While floppy disks aren't regularly used to save anything on our computers anymore, the obsolete storage method is back in the spotlight thanks to one curious child.

Over the weekend, a tweet was posted of a young Microsoft Excel user in Japan asking: “Why is the SAVE ICON a 'Vending Machine (with) a Beverage dispensed?” The post has since gone viral with many on Twitter essentially being reminded of how old they are.

“I internally screeched 'I'M STILL YOUNG' as soon as I saw this,” one user tweeted. Another person said “it's about time the floppy disk symbol gets replaced. It served us well, but it must go.”

One user wrote that they found it “so weird kids and teens today are so ignorant of past technology like this.”

The online thread even became a Twitter Moment on the social-media platform. Some people lamented how younger generations might not have any idea of the origins of the save icon.

The floppy disk, otherwise known as simply a disk, a floppy, or a diskette, became a ubiquitous form of data storage from the 1970s until the early 2000s. During the advent of computer programs such as Microsoft Word, programmers simply adopted the floppy disk as the symbol for saving one’s work.

“Would a 10 (year old) in 2019 even know what a VHS tape is at this point, much less a Floppy Disc?” one user wrote, referring to the analog video recording system from the 1970s that was widely used until the early 21st century.

But many online, presumably outside of Japan, are asking why the youngster associated the icon with a vending machine. Well, there may be some cultural factors playing in.

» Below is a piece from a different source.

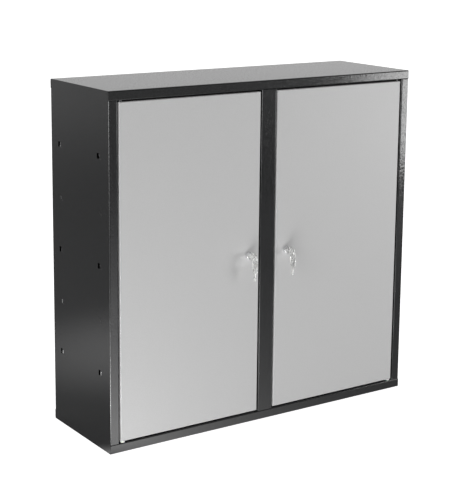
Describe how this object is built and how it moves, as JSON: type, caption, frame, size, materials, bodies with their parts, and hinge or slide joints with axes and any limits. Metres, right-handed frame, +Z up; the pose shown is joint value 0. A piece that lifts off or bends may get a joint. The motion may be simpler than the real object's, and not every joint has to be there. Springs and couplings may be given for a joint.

“This feels oddly culturally specific to Japanese vending machines with the wider display window and the cash mechanism underneath, whereas the North American type usually has taller windows with the cash mechanism on the side,” one Twitter user pointed out.

In Japan, there are approximately five million vending machines in the whole country which works out to one vending machine for every 23 people, according to the Japan Vending Machine Manufacturers Association.